Segundo ele, o custo de produção paraguaio é menor — cerca de US$ 1.600 por hectare, contra US$ 2.800 no Brasil — mesmo com produtividade inferior. O sistema tributário simples, a recuperação de IVA nas exportações e a segurança jurídica ampliam a competitividade do país.
Apoio público
Diante do agravamento da crise, medidas governamentais voltaram ao centro do debate. No Rio Grande do Sul, o governo estadual autorizou o uso da Taxa de Cooperação e Defesa da Orizicultura (CDO) para apoiar diretamente produtores e exportações. Estima-se que cerca de R$ 38 milhões possam ser destinados a ações de escoamento, bonificação e socorro a produtores afetados por eventos climáticos.

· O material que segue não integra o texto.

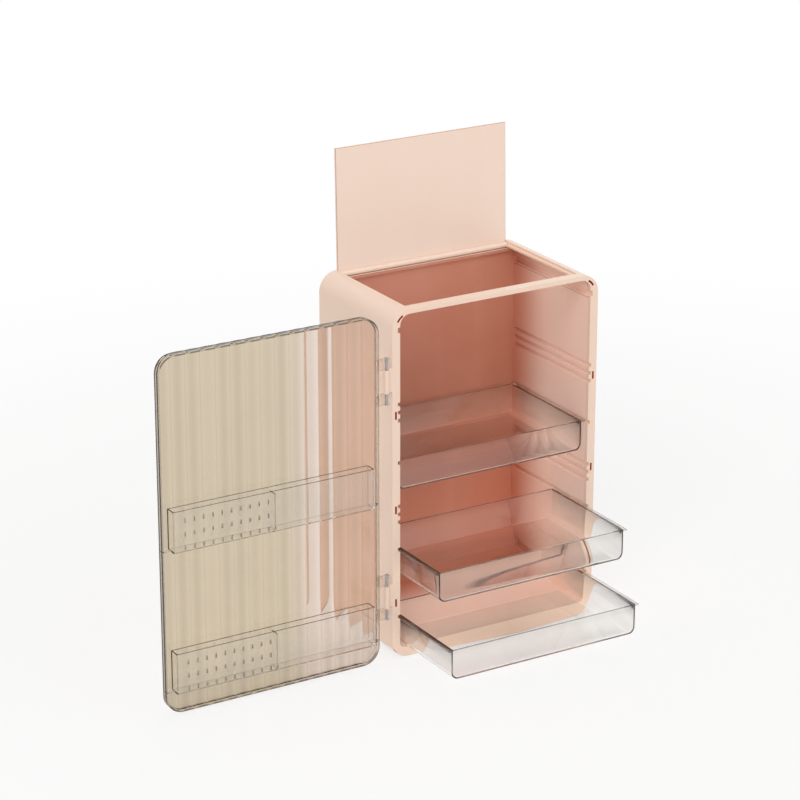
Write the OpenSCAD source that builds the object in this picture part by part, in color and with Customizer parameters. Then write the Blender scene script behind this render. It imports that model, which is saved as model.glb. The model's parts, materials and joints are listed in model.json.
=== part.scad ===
// Dustproof makeup organizer: a cabinet with a fluted see-through door that carries two pockets,
// a dust lid on top and three clear trays that slide in grooves of the inner walls.
// Millimetres. +X to the right, +Y to the back, +Z up.
// The origin is the centre of the base's underside. The pieces stand as in use: the door is
// swung right out, the lid is up, the middle and bottom trays are pulled.

/* [Cabinet] */
// Overall width of the cabinet
body_w = 268; // [240:1:320]
// Depth of the cabinet without the door
body_d = 160; // [140:1:200]
// Height of the cabinet
body_h = 410; // [396:1:460]
// Radius of the four long outer corners
corner_r = 22; // [18:0.5:24]
// Thickness of the outer side walls
wall_t = 3; // [2:0.2:4]
// Thickness of the back panel
back_t = 2.5; // [2:0.5:5]
// Height of the floor's upper face above the base's underside
floor_z = 12; // [10:0.5:13]
// Thickness of the floor panel
floor_t = 3; // [2:0.5:4]
// Thickness of the base cover's plate
base_t = 2.5; // [1.6:0.1:4]
// Height of the runner panels' top edge below the cabinet's top
runner_drop = 29; // [26:1:34]

/* [Front frame] */
// Width of the frame's side bars
frame_w = 10.3; // [9.5:0.1:13]
// Thickness of the frame, front to back
frame_t = 5; // [4:0.5:8]
// Height of the frame's top bar
top_bar_h = 6; // [5:0.5:7]
// Inner radius of the frame's upper corners
top_inner_r = 12; // [6:0.5:14]
// Inner radius of the frame's lower corners
bottom_inner_r = 6; // [2:0.5:9]
// Inset of the snap slots from the frame's outer side
slot_inset = 4.7; // [4:0.1:6]
// Width of a snap slot
slot_w = 2.2; // [1.4:0.1:3]
// Length of a snap slot
slot_len = 9; // [5:0.5:14]
// Height of the highest straight snap slot
slot_top_z = 290; // [240:1:330]
// Distance from slot to slot up a side bar
slot_pitch = 111; // [80:1:112]

/* [Lid] */
// Thickness of the lid plate
lid_t = 3; // [2:0.2:4]
// Gap between the cabinet's side and the lid's edge, seen from above
lid_inset = 22.5; // [21.5:0.5:30]
// Distance from the cabinet's front to the closed lid's front edge
lid_front = 11; // [9:0.5:14]
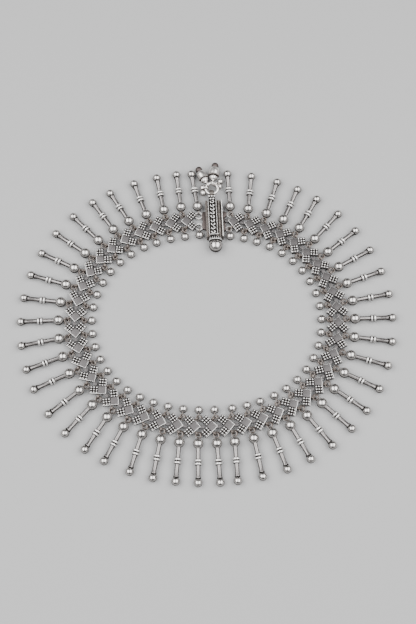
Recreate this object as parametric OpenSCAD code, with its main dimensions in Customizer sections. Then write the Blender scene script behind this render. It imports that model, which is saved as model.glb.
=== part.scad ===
// Silver anklet of chevron links with rod drops, inner beads and a key clasp hung with bells.
// It lies on its back as a closed loop. +Z is up, +Y points from the ankle to the clasp.

/* [Loop] */
// Number of chevron links in the chain
link_count = 44; // [40:1:48]
// Distance along the middle of the chain from one link to the next
link_pitch = 5.52; // [5.5:0.01:5.7]
// Distance along the loop across the clasp, from the last drop to the first
clasp_gap = 10.5; // [10.5:0.1:11]
// Direction of the loop where it leaves the clasp, in degrees
start_heading = 176.63; // [176:0.01:177]
// How far the loop is drawn out into an oval, in degrees of heading
oval_amount = 8.0; // [6:0.1:8.5]
// Where the oval's long sides lie, in degrees
oval_turn = 171; // [165:1:175]
// How far the oval's ends are squared, in degrees of heading
corner_amount = 1.85; // [0:0.05:2]
// Where the squared ends lie, in degrees
corner_turn = 158; // [150:1:165]

/* [Chevron link] */
// Width of each arm of a link
arm_w = 2.5; // [2.4:0.05:2.5]
// Length of each arm, from the point of the chevron
arm_len = 5.3; // [5.2:0.05:5.3]
// Height of the underside of the links above the surface
plate_base = 1.05; // [1.05:0.01:1.1]
// Height of the top face of the links
plate_top = 2.1; // [2.0:0.05:2.2]
// Depth of the recesses that hold the granules
recess_depth = 0.25; // [0.15:0.05:0.3]
// Radius of a granule
granule_r = 0.35; // [0.3:0.01:0.36]
// Radius of the round tab on the point of a link
tab_r = 0.55; // [0.4:0.05:0.6]

/* [Loops and wires] */
// Wire radius of the loops on the links
loop_wire = 0.18; // [0.15:0.01:0.18]
// Ring radius of the upright front loops on the outer arms, at the middle of the wire
front_loop_outer_r = 0.82; // [0.8:0.01:0.83]
// Ring radius of the upright front loops on the inner arms
front_loop_inner_r = 0.9; // [0.88:0.01:0.92]
// Ring radius of the flat rear loops
rear_loop_r = 0.95; // [0.94:0.01:0.96]

/* [Drops] */
// Radius of the large ball of a rod drop
drop_ball_r = 1.7; // [1.6:0.05:1.7]
// Radius of the end ball of a rod drop
drop_end_r = 1.36; // [1.2:0.02:1.4]
// Distance between the centres of the two balls
drop_len = 12.5; // [11:0.1:13]
// Radius of the rod
drop_rod_r = 0.7; // [0.5:0.02:0.74]
// Radius of an inner bead
bead_r = 1.4; // [1.3:0.05:1.4]

/* [Clasp] */
// Width of the clasp box
box_w = 5.7; // [5.6:0.1:5.8]
// Length of the clasp box
box_len = 13.5; // [13.2:0.1:13.6]
// Height of the side walls of the box
wall_h = 3.3; // [3.2:0.05:3.4]
// Radius of the ball on the clasp screw
knob_r = 2.3; // [2.2:0.05:2.3]
// Number of curls in the strip on the key
curl_count = 9; // [7:1:9]
// Ring radius of the bell ring
bell_ring_r = 2.05; // [2.03:0.01:2.07]

/* [Hidden] */
$fn = 48;
silver = [0.66, 0.64, 0.62];
bright_silver = [0.78, 0.77, 0.75];
dark_silver = [0.45, 0.43, 0.42];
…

No âmbito federal, a Conab autorizou leilões de Pepro e PEP, além da aquisição direta de arroz por meio de contratos de opção e AGF. Embora ajudem a aliviar o curto prazo, as entidades são cautelosas. “São instrumentos importantes, mas não resolvem o problema estrutural”, avalia a Federarroz.
No médio prazo, as saídas passam por diversificação de usos, como etanol de arroz, certificação de origem, ampliação de mercados externos e campanhas de estímulo ao consumo interno, hoje em torno de 34 quilos per capita ao ano.
A orizicultura brasileira segue tecnicamente eficiente e estratégica para a segurança alimentar. O problema não está na lavoura, mas no desenho econômico que sustenta a atividade. A safra 2024/25 escancarou esses limites. A 2025/26 exigirá escolhas duras. Entre reduzir área, pressionar por políticas públicas e buscar novos mercados, o setor tenta atravessar mais um ciclo sabendo que, na história do arroz, os picos e vales são regra — sobreviver a eles, nunca foi simples.
Resumo
- Depois de um período de expansão e preços altos, os arrozeiros viram as cotações despencarem em 2025, o que deverá refletir na área plantada da safra atual.
- Área de cultivo pode ficar em 880 mil hectares, segundo a Federarroz, bem abaixo dos 970,2 mil hectares calculados pelo Irga na safra anterior.